■ WHAT IS REQUIRED
Return only the lines running from the top of the entries to the line with "self.socket = socket", inclusive, exactly as written.

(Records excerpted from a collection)
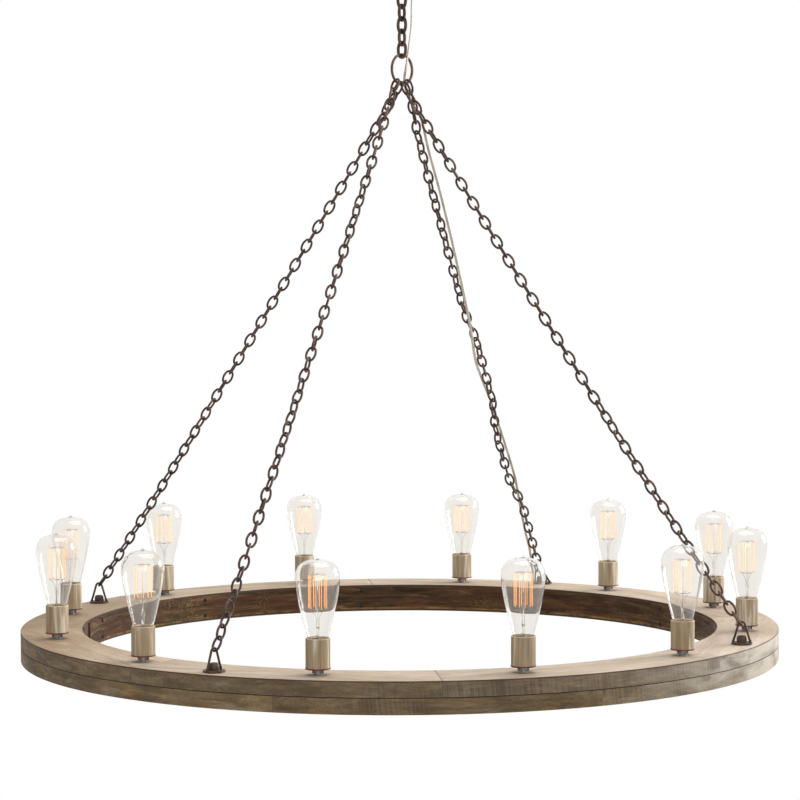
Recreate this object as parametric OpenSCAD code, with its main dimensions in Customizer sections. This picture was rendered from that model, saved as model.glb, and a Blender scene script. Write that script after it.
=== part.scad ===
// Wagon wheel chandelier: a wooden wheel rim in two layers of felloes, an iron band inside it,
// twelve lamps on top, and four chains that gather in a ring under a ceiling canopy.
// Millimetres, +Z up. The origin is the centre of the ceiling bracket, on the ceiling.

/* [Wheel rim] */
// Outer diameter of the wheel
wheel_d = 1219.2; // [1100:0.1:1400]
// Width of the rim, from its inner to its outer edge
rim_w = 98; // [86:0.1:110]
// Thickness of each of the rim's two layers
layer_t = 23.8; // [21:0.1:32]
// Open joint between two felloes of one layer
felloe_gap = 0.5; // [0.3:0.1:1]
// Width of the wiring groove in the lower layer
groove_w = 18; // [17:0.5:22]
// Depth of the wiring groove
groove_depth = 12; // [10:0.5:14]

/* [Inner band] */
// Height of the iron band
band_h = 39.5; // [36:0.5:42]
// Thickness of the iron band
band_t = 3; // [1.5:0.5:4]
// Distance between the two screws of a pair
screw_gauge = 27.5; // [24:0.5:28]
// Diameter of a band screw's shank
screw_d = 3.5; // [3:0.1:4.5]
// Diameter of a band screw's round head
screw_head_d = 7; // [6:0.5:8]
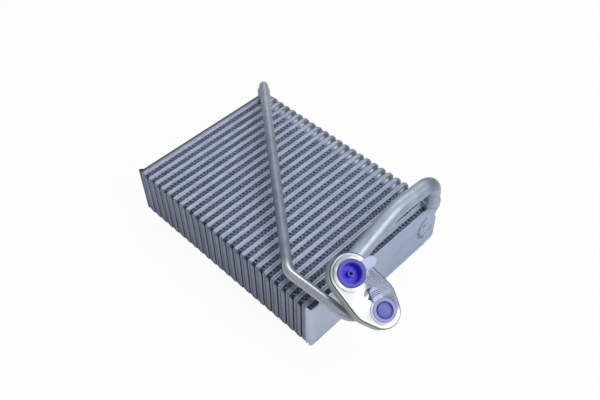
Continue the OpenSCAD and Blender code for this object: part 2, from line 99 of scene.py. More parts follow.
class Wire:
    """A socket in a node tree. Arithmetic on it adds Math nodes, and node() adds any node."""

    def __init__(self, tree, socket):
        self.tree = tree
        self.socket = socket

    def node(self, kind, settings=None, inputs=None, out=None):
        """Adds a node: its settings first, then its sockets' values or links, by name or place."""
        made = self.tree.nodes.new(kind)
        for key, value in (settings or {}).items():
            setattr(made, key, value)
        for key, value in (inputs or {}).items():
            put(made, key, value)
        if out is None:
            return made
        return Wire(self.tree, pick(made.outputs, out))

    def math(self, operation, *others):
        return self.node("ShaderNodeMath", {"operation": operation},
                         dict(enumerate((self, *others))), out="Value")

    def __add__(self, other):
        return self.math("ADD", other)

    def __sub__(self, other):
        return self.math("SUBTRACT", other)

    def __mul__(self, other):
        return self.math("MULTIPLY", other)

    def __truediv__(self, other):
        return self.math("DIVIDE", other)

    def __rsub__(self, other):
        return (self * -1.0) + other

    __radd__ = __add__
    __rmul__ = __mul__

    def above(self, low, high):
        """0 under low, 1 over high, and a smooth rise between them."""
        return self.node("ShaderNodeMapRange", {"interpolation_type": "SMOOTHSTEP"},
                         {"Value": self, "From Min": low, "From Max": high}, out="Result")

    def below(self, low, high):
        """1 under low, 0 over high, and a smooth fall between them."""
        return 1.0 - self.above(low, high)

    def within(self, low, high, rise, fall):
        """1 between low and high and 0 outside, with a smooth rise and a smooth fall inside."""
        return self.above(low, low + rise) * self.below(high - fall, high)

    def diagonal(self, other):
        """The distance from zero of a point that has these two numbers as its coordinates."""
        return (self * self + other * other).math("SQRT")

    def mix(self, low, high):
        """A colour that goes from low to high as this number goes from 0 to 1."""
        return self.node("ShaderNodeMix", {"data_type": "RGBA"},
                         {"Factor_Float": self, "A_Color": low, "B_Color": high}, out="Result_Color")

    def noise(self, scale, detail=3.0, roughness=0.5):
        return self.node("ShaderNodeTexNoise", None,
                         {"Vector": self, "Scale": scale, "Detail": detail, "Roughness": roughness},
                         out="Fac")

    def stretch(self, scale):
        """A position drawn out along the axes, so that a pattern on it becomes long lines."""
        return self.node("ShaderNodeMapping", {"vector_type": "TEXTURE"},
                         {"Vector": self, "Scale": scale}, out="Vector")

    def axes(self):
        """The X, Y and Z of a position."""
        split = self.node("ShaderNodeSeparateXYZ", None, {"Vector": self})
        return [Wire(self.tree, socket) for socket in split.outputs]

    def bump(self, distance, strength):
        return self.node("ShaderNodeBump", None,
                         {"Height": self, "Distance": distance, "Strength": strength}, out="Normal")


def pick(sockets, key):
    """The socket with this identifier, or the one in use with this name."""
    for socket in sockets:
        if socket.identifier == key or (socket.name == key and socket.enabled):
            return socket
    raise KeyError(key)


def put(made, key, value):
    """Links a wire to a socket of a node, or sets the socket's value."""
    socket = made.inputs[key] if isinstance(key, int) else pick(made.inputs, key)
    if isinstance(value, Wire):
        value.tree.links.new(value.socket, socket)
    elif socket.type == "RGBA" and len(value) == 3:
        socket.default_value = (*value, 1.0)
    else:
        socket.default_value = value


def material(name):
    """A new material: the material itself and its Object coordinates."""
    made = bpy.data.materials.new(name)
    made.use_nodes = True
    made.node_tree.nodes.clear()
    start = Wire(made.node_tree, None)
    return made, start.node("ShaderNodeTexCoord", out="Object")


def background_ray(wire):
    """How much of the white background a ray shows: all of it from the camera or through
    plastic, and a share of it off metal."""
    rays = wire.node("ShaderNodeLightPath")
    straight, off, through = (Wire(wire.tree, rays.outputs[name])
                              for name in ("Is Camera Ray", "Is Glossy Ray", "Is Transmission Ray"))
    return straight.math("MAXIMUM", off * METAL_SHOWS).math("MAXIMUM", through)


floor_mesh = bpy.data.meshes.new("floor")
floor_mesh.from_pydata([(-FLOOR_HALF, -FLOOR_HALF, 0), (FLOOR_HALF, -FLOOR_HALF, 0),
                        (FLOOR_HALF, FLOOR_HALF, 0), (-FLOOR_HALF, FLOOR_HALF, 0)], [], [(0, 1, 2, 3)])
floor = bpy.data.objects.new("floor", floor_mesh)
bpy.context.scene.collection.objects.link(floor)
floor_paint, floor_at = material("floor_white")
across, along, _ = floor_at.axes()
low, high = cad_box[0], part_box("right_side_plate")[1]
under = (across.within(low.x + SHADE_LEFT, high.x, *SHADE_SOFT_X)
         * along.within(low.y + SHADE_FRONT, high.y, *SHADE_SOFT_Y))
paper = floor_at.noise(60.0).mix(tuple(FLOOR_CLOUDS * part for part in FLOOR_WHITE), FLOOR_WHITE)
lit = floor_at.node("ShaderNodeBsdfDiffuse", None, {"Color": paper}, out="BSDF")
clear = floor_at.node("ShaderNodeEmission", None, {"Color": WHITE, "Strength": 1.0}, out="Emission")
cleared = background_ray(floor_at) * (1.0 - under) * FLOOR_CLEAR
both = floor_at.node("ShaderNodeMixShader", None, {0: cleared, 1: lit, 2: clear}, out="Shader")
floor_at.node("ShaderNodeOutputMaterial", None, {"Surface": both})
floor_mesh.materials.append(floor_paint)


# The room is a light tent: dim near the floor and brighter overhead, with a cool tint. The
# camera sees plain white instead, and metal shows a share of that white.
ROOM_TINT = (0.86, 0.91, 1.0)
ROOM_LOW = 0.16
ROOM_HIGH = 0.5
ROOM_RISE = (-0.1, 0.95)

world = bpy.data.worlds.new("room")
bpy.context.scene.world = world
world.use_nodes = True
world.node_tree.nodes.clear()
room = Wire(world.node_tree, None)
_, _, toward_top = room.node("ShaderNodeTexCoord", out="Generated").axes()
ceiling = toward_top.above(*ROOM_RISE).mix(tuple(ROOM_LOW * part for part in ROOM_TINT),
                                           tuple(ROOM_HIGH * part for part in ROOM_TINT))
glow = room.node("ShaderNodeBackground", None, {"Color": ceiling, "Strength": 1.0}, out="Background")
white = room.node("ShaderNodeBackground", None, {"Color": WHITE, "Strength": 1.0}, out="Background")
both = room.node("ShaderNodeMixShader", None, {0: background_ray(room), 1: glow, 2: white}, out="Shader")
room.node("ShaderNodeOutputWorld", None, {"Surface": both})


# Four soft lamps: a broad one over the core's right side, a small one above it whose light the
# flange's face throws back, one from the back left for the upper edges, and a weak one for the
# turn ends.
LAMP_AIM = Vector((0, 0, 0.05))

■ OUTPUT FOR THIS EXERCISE
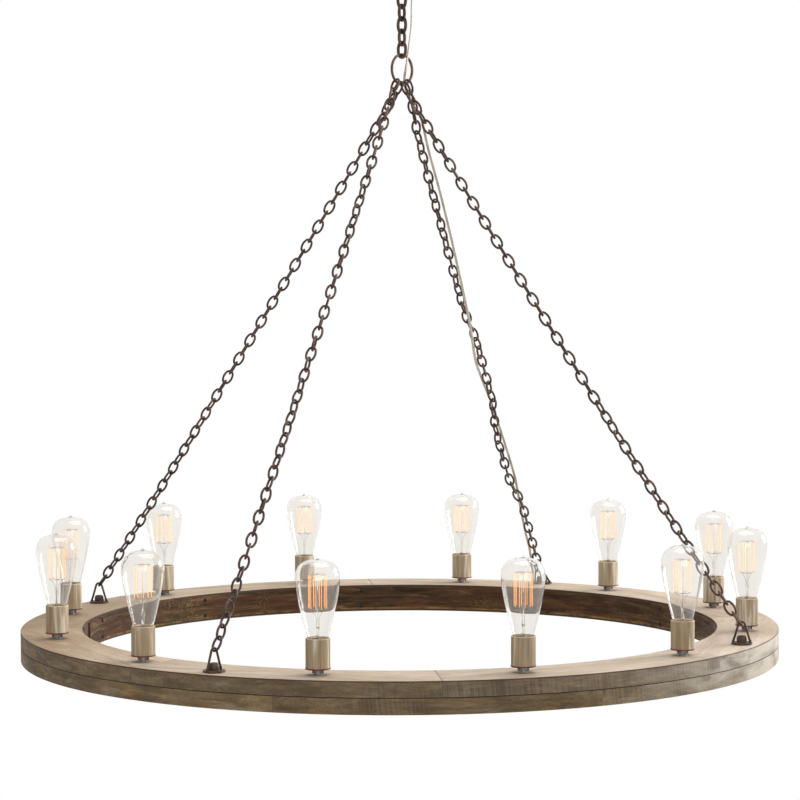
Recreate this object as parametric OpenSCAD code, with its main dimensions in Customizer sections. This picture was rendered from that model, saved as model.glb, and a Blender scene script. Write that script after it.
=== part.scad ===
// Wagon wheel chandelier: a wooden wheel rim in two layers of felloes, an iron band inside it,
// twelve lamps on top, and four chains that gather in a ring under a ceiling canopy.
// Millimetres, +Z up. The origin is the centre of the ceiling bracket, on the ceiling.

/* [Wheel rim] */
// Outer diameter of the wheel
wheel_d = 1219.2; // [1100:0.1:1400]
// Width of the rim, from its inner to its outer edge
rim_w = 98; // [86:0.1:110]
// Thickness of each of the rim's two layers
layer_t = 23.8; // [21:0.1:32]
// Open joint between two felloes of one layer
felloe_gap = 0.5; // [0.3:0.1:1]
// Width of the wiring groove in the lower layer
groove_w = 18; // [17:0.5:22]
// Depth of the wiring groove
groove_depth = 12; // [10:0.5:14]

/* [Inner band] */
// Height of the iron band
band_h = 39.5; // [36:0.5:42]
// Thickness of the iron band
band_t = 3; // [1.5:0.5:4]
// Distance between the two screws of a pair
screw_gauge = 27.5; // [24:0.5:28]
// Diameter of a band screw's shank
screw_d = 3.5; // [3:0.1:4.5]
// Diameter of a band screw's round head
screw_head_d = 7; // [6:0.5:8]
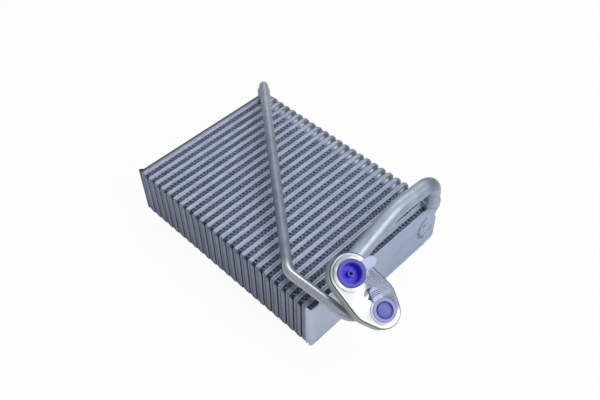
Continue the OpenSCAD and Blender code for this object: part 2, from line 99 of scene.py. More parts follow.
class Wire:
    """A socket in a node tree. Arithmetic on it adds Math nodes, and node() adds any node."""

    def __init__(self, tree, socket):
        self.tree = tree
        self.socket = socket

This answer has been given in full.